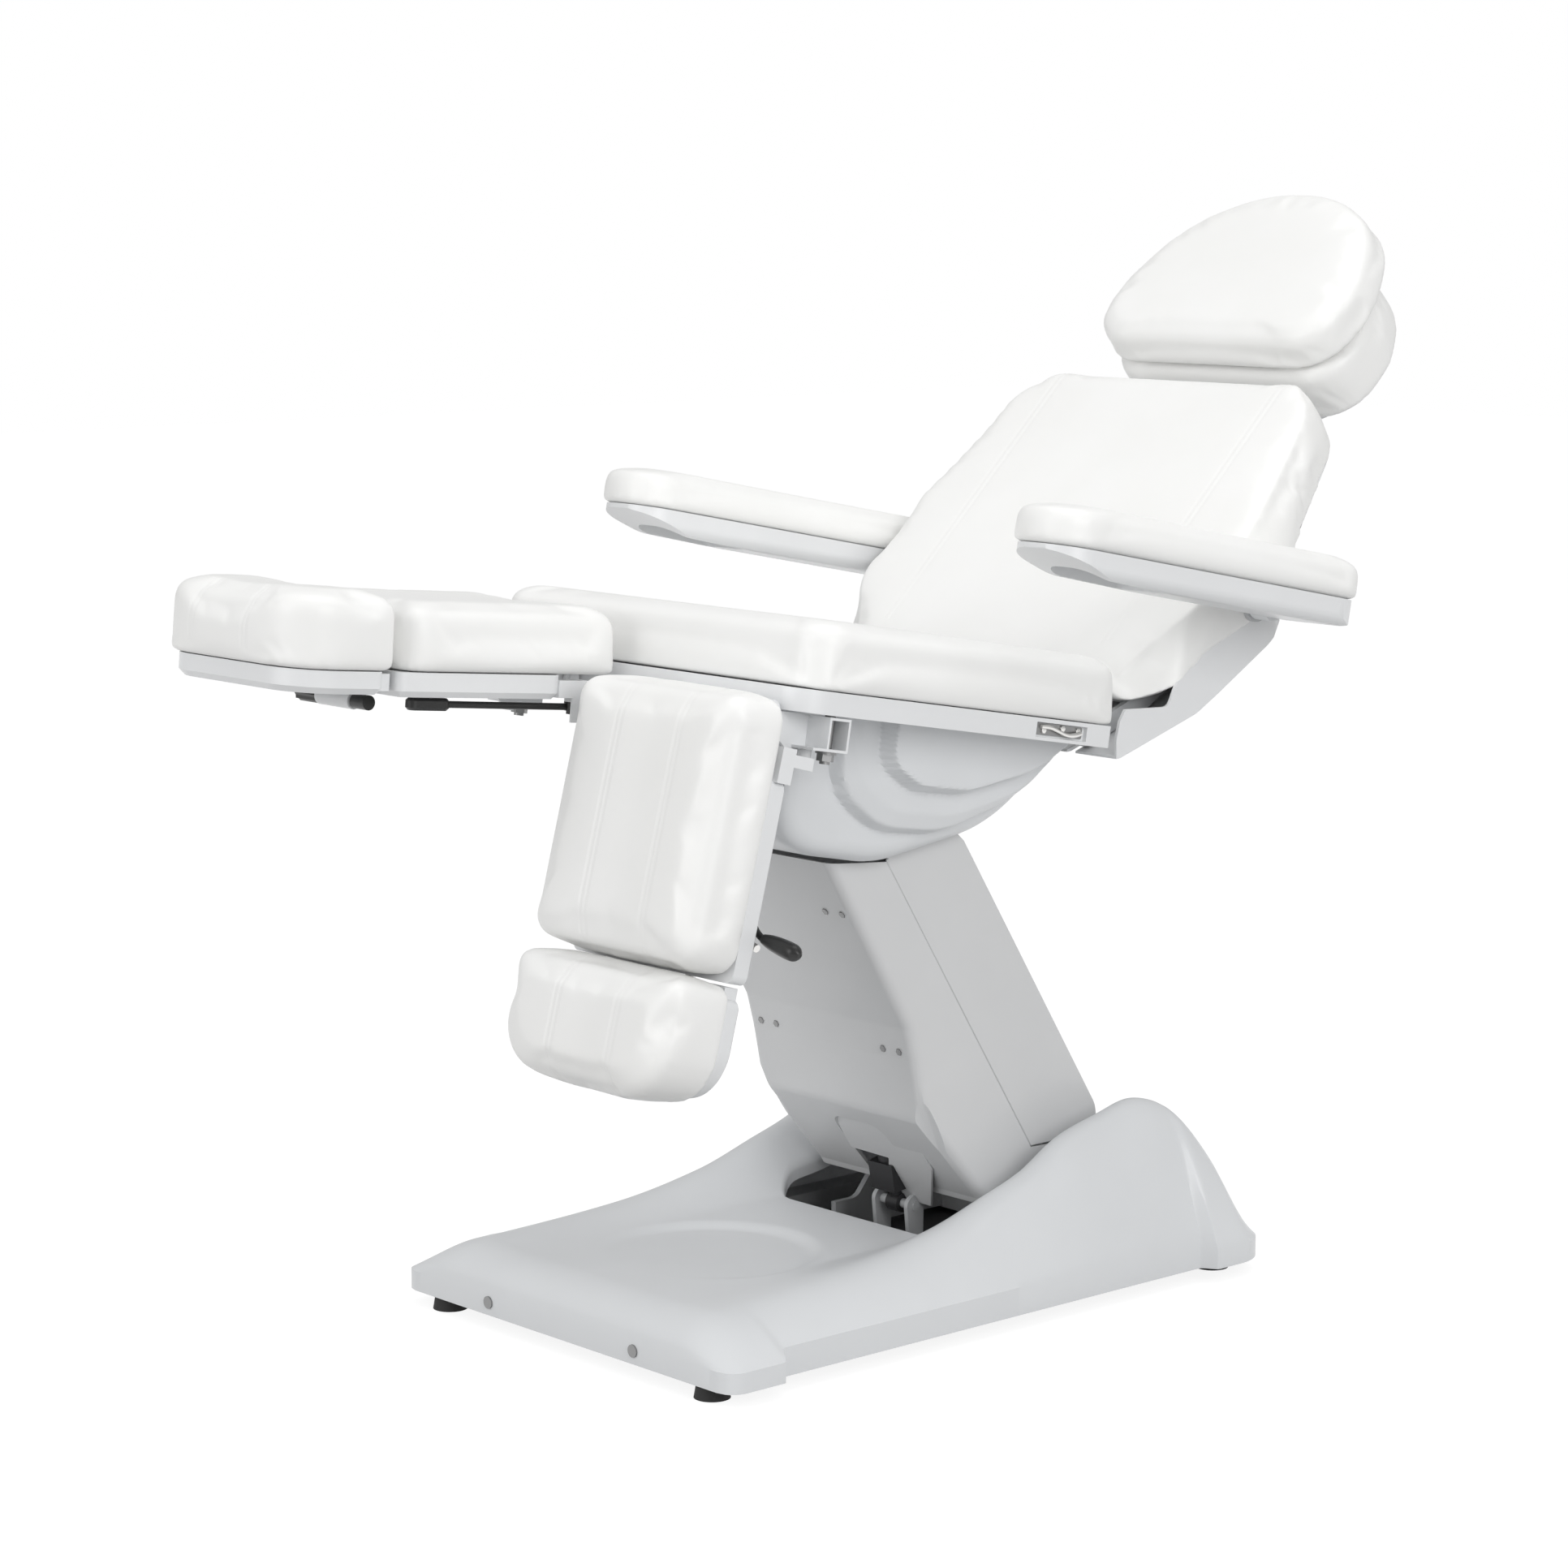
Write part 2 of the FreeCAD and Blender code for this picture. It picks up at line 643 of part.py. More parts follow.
# Electric motors: a tube with a gear case at its tail, and a rod with an eye
def motorTube(tail, head, tubeLength, radius, eye):
    along = (head - tail).normalize()
    tailEye = crossPin(tail.y, tail.z, eye, -10, 10).cut(crossPin(tail.y, tail.z, 6.05, -11, 11))
    neck = bar(tail + along * (eye - 3), tail + along * (eye + 14), 8)
    case = Part.makeBox(2 * radius + 8, 2 * radius + 8, 36, Vector(-radius - 4, -radius - 4, 0))
    case.Placement = Placement(tail + along * (eye + 10), Rotation(Vector(1, 0, 0), Vector(), along, "ZXY"))
    tube = bar(tail + along * (eye + 44), tail + along * tubeLength, radius)
    bore = bar(tail + along * (eye + 60), tail + along * (tubeLength + 1), 8.2)
    return joined([neck.cut(crossPin(tail.y, tail.z, 6.05, -11, 11)), tailEye, case, tube]).cut(bore)


def motorRod(tail, head, start, gap):
    along = (head - tail).normalize()
    return bar(tail + along * start, head - along * gap, 8.0)


liftHead = onArm(330, -4)
feature("lift_motor_tube", motorTube(liftTail, liftHead, 215, 17, 12))
feature("lift_motor_rod", motorRod(liftTail, liftHead, 140, 22))

# Seat tray: the rail round the seat, with lugs below for the pivots
tray = padBody("trayBody", "XY_Plane",
               [(-292, -256, 40), (292, -256, 40), (292, 240, 8), (-292, 240, 8)],
               "Dimensions.trayHeight", -4, Placement())
traySketch = sketchOn(tray, "XY_Plane", "trayRecess",
                      [(-276, -240, 26), (276, -240, 26), (276, 226, 6), (-276, 226, 6)], 22)
pocket = tray.newObject("PartDesign::Pocket", "trayPocket")
pocket.Profile = traySketch
pocket.setExpression("Length", "Dimensions.trayRecess")
doc.recompute()
tiltHead = Vector(0, -140, -20)
latchStart, latchEnd = 112, 196
pivotS, pivotT = inFrame(seatFrame, seatPivot.y, seatPivot.z)
hingeS, hingeT = inFrame(seatFrame, dim("backHingeY"), dim("backHingeZ"))
backMotorFoot = (200.3, 638.7)
backLugS, backLugT = inFrame(seatFrame, *backMotorFoot)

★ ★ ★

The exercise:
Can you write out the lines above, from the first one through the one containing "return bar(tail +", exactly as they appear and nothing more?

Solution:
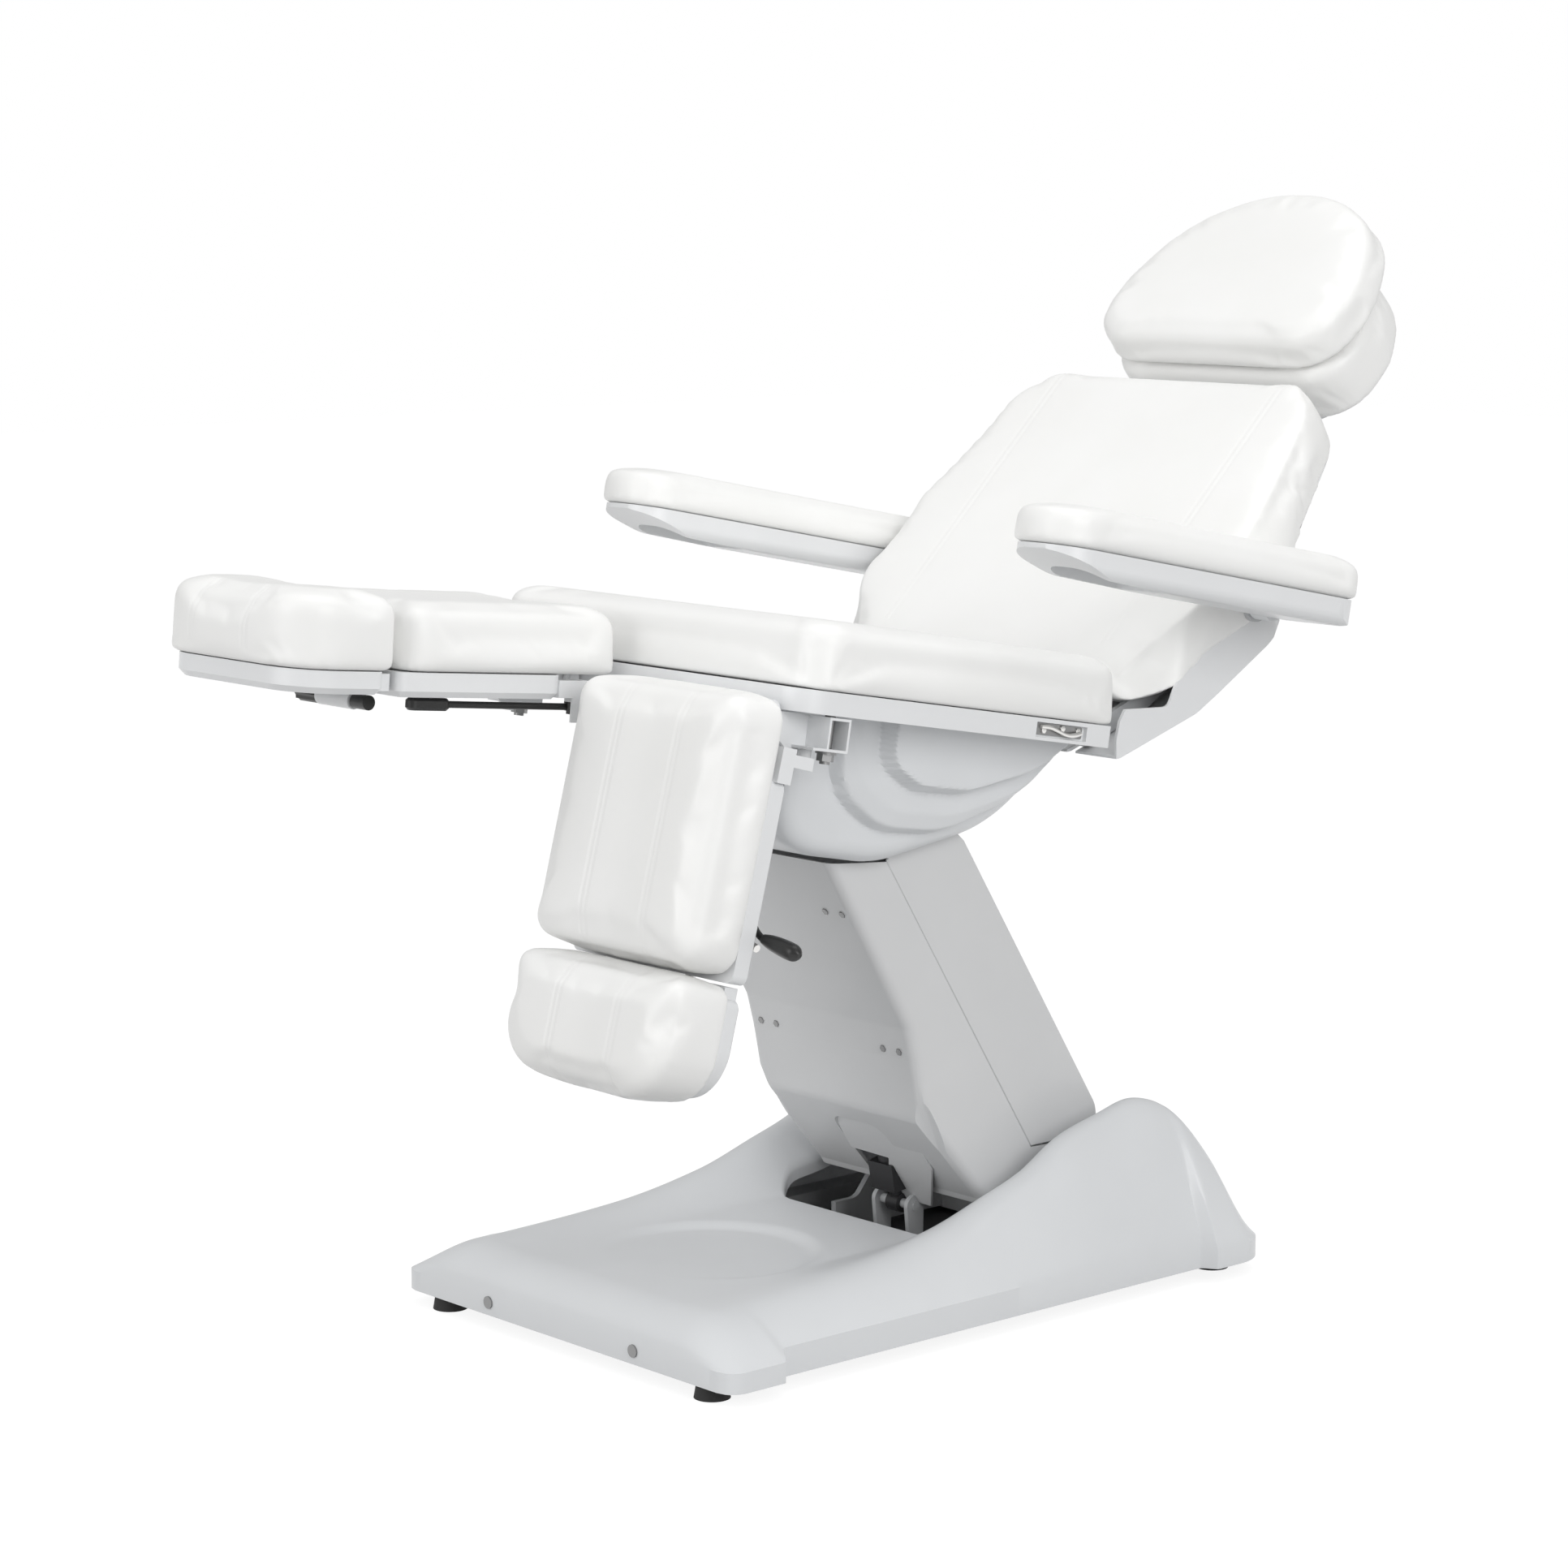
Write part 2 of the FreeCAD and Blender code for this picture. It picks up at line 643 of part.py. More parts follow.
# Electric motors: a tube with a gear case at its tail, and a rod with an eye
def motorTube(tail, head, tubeLength, radius, eye):
    along = (head - tail).normalize()
    tailEye = crossPin(tail.y, tail.z, eye, -10, 10).cut(crossPin(tail.y, tail.z, 6.05, -11, 11))
    neck = bar(tail + along * (eye - 3), tail + along * (eye + 14), 8)
    case = Part.makeBox(2 * radius + 8, 2 * radius + 8, 36, Vector(-radius - 4, -radius - 4, 0))
    case.Placement = Placement(tail + along * (eye + 10), Rotation(Vector(1, 0, 0), Vector(), along, "ZXY"))
    tube = bar(tail + along * (eye + 44), tail + along * tubeLength, radius)
    bore = bar(tail + along * (eye + 60), tail + along * (tubeLength + 1), 8.2)
    return joined([neck.cut(crossPin(tail.y, tail.z, 6.05, -11, 11)), tailEye, case, tube]).cut(bore)


def motorRod(tail, head, start, gap):
    along = (head - tail).normalize()
    return bar(tail + along * start, head - along * gap, 8.0)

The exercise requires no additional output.